Charter Communications is using the benefits of the Republican-promoted tax cut to buy back its own stock, because the only other option under consideration was using the money to buy up other cable operators.

“From a [mergers and acquisitions] perspective, I think cable is a great business. If there were assets for sale that we could do more of, we would do that,” said Charter Communications CEO Thomas Rutledge at this week’s UBS Global Media & Communications Conference. “We’ve been buying a lot of our own stock back. Why? Because we think the cable business is a great business and we haven’t been able to buy other cable assets.”

Charter is not using the company’s lower tax rate to benefit Spectrum customers with lower bills or more extravagant upgrades. Instead, it is accelerating efforts to please shareholders and executives with efforts to boost its share price — something key to top executives’ performance bonuses.

With digital and broadband upgrades nearly complete in areas formerly served by Time Warner Cable and Bright House Networks — the cable companies Charter acquired in 2016 — Rutledge told investors he can initiate additional upgrades without spending huge sums on infrastructure buildouts.

Gigabit speed is now available in most markets, and the company has doubled its lowest internet download speeds in areas where it faces significant competition from AT&T from 100 to 200 Mbps, boosting sales of Spectrum broadband service, according to Rutledge.

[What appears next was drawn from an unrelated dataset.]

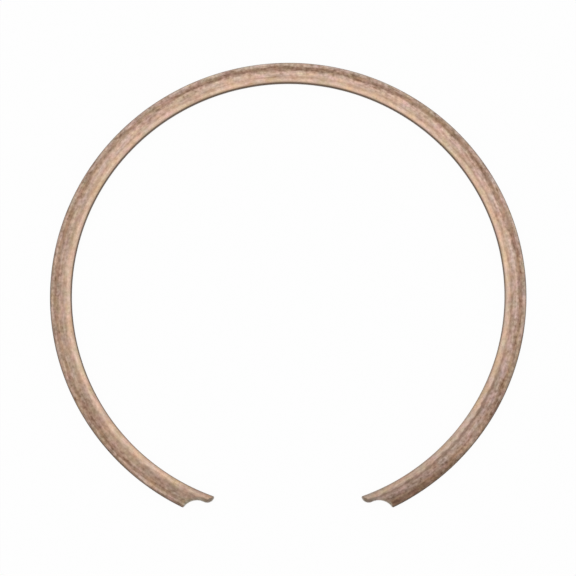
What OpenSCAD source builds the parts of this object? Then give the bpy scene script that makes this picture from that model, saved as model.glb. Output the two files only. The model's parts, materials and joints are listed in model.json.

Today, about 60% of Spectrum customers are offered 100 Mbps, while the other 40% — mostly in AT&T service areas — are getting 200 Mbps.

Rutledge told investors he does not see much threat from Verizon FiOS or its newly launched 5G offerings, and has no immediate plans to upgrade service in Verizon service areas because neither offering seems that compelling.

“I saw that Verizon had some passings that they could do 800 Mbps in,” Rutledge said. “We have 51 million passings that we can do 1 gigabit in and we can go to 10 gigabits relatively inexpensively and I think we will because I think the world will go to 10 gigabits.”

Analysts are uncertain whether Rutledge’s comments are naïve or brave.

“We see 5G fixed wireless broadband [like that offered by Verizon] as the largest existential threat to broadband providers, by far,” wrote analysts at Cowen. Until now, most broadband competition for cable operators came from phone companies pitching DSL. Verizon retrenched on its FiOS offering several years ago. But AT&T has been more aggressive upgrading urban areas to fiber service, which has forced Charter to respond with higher speeds and better promotions.

Rutledge does not see Verizon’s 5G being a significant competitive threat for several years, and suspects Wall Street may once again punish Verizon for spending money on a wireless network less capable than what the cable industry offers today. Shareholders may also dislike watching Verizon distracted by the home broadband market when portable wireless revenues are much more important to the company.

Verizon officials claim about half of those signing up for its 5G service plan were not current Verizon customers. But the company would not say whether their new fixed wireless customers were coming largely from cable or DSL disconnects, which would prove marketplace disruption.